Cover unveiled soon!

Andrew's first programming language was Python, whose comunity he fell in love with over the course of making the book. In July 2023 he was invited to deliver a keynote speech to the EuroPython conference in Prague, Czechia. He also gave an emotional world premier preview reading from Devil in the Stack.

Watch the keynote here

Coming soon!

Devil in the Stack: Searching for the Soul of the New Machine


Arriving August 2024 from Grove Atlantic

From internationally-bestselling author and journalist Andrew Smith, an immersive, sharp-eyed, at times alarming journey into the bizarre world of computer code, told through his painful and often comic attempt to become a coder himself.

Throughout history, technological revolutions have been driven by the invention of machines. But today, the power of the technology transforming our world lies in an intangible and impenetrable cosmos of software: algorithmic code. So symbiotic has our relationship with this code become that we barely notice it anymore. We can’t see it, are not even sure how to think about it, yet we do almost nothing that doesn’t depend on it. And while our new encoded world contains many marvels, it has also caused or exacerbated potentially civilization-ending problems.

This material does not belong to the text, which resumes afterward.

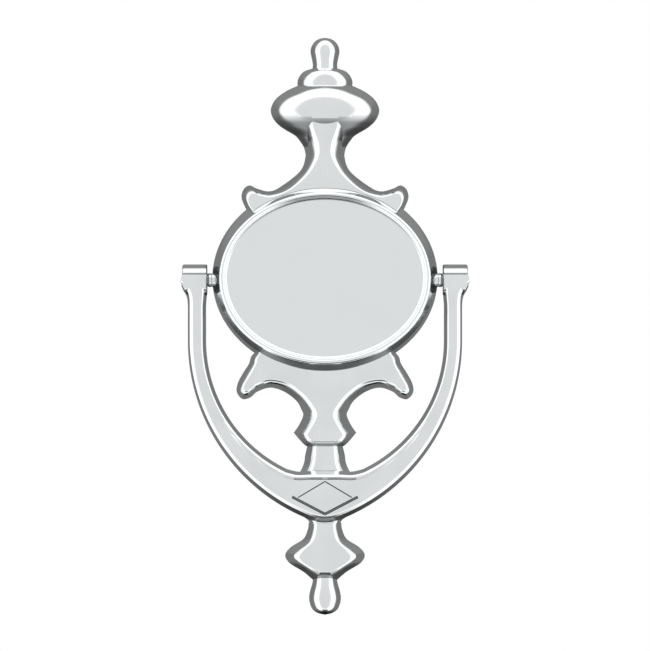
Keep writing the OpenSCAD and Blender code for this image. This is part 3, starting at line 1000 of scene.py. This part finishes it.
@dataclass
class Bail:
    """The swinging bail: two arms that meet in a pointed crosspiece, with a lug on each arm."""

    at: Layout
    arm: float = 6.4
    arm_top: float = -22.0
    nose_x: float = 10.5
    cross: float = 18.0
    tip_w: float = 5.9
    tip_r: float = 14.0
    lug_r: float = 5.5
    bore: float = 2.05
    lozenge_x: float = 9.7
    lozenge_z: float = 5.7
    pitch: float = 0.3

    def side_arc(self, x: float, top: float, width: float, drop: float, count: int = 60) -> Ring:
        """The arc of one side: upright at its top, then curving in.

        Args:
            x: Where it starts, from the centre line.
            top: The height it starts at.
            width: How far in it goes.
            drop: How far down it goes.
            count: Steps along it.

        Returns:
            Its points, from the top down.
        """
        r = (width**2 + drop**2) / (2 * width)
        turn = np.linspace(0, math.asin(drop / r), count)
        return np.column_stack([x - r + r * np.cos(turn), top - r * np.sin(turn)])

    def edges(self) -> tuple[Ring, Ring]:
        """The right half's outer edge from the tip up, and its inner edge from the lug down."""
        a = self.at
        arm_x = a.arm_in + 0.4
        arm_out = arm_x + self.arm
        tip_z, p = a.tip_z, a.pivot_z
        drop = self.arm_top - tip_z - self.tip_w**2 / (2 * self.tip_r)
        bow = self.side_arc(arm_out, self.arm_top, arm_out - self.tip_w, drop)[::-1]
        x = np.linspace(0, self.tip_w, 12, endpoint=False)
        tip = np.column_stack([x, tip_z + x**2 / (2 * self.tip_r)])
        flare = by(arm_out, p, (0, -12), (0.05, -8), (0.5, -5.6), (1.6, -3.6))
        flare += by(a.lug_out, p, (0.55, -1.6), (0.9, 0), (0.5, 1.2), (0, 2))
        outer = np.vstack([tip, bow, flowing(flare, 8)])
        cross_z = tip_z + self.cross
        inner_bow = self.side_arc(arm_x, self.arm_top, arm_x - self.nose_x, self.arm_top - cross_z + 0.5)
        neck = by(a.arm_in, p, (0, 2), (0, -2), (0.1, -5))
        neck += [(arm_x, p - 9), (arm_x, p - 13)]
        nose = [tuple(inner_bow[-4]), (self.nose_x - 1, cross_z - 0.15)]
        nose += [(self.nose_x / 2, cross_z + 0.02), (0, cross_z)]
        inner = np.vstack([flowing(neck, 8), inner_bow[:-4], flowing(nose, 8)])
        return outer, inner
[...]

To find out why, Smith embeds himself in the vibrant Python programming language community, has his brain scanned by cognitive scientists at the Leibniz Institute for Neurobiology in Germany and MIT in Boston, and pays a reflective visit to the wartime codebreaking factory at Bletchley Park in England. He unpacks the lives of the extraordinary people who breathed life into the machines with uncanny logic, from the poor cobbler's son George Boole and his contemporary Ada Lovelace, daughter of the poet Lord Byron, through to the present day. He lives among and even works with the coders of Silicon Valley; finds himself witness to a heated insider debate between Big Tech AI engineers and academics skeptical of their work; is unsettled by a strange encounter with coders at Google.

Expansive and effervescent, Devil in the Stack is a kind of digital whodunnit, delivering a portrait of code culture as both staggering act of invention and evolving threat. Could there be something about the way we compute—about the way code works—that is innately at odds with how humans have evolved to live? By turns revelatory, foreboding and joyously funny, Devil in the Stack is an essential literary nonfiction book for our times, in the tradition of The Electric Kool-Aid Acid Test or Smith's own Moondust, comparable to the first 1970s warnings about the internal combustion engine and of vital interest to anyone hoping to participate in the future-defining technological debates to come.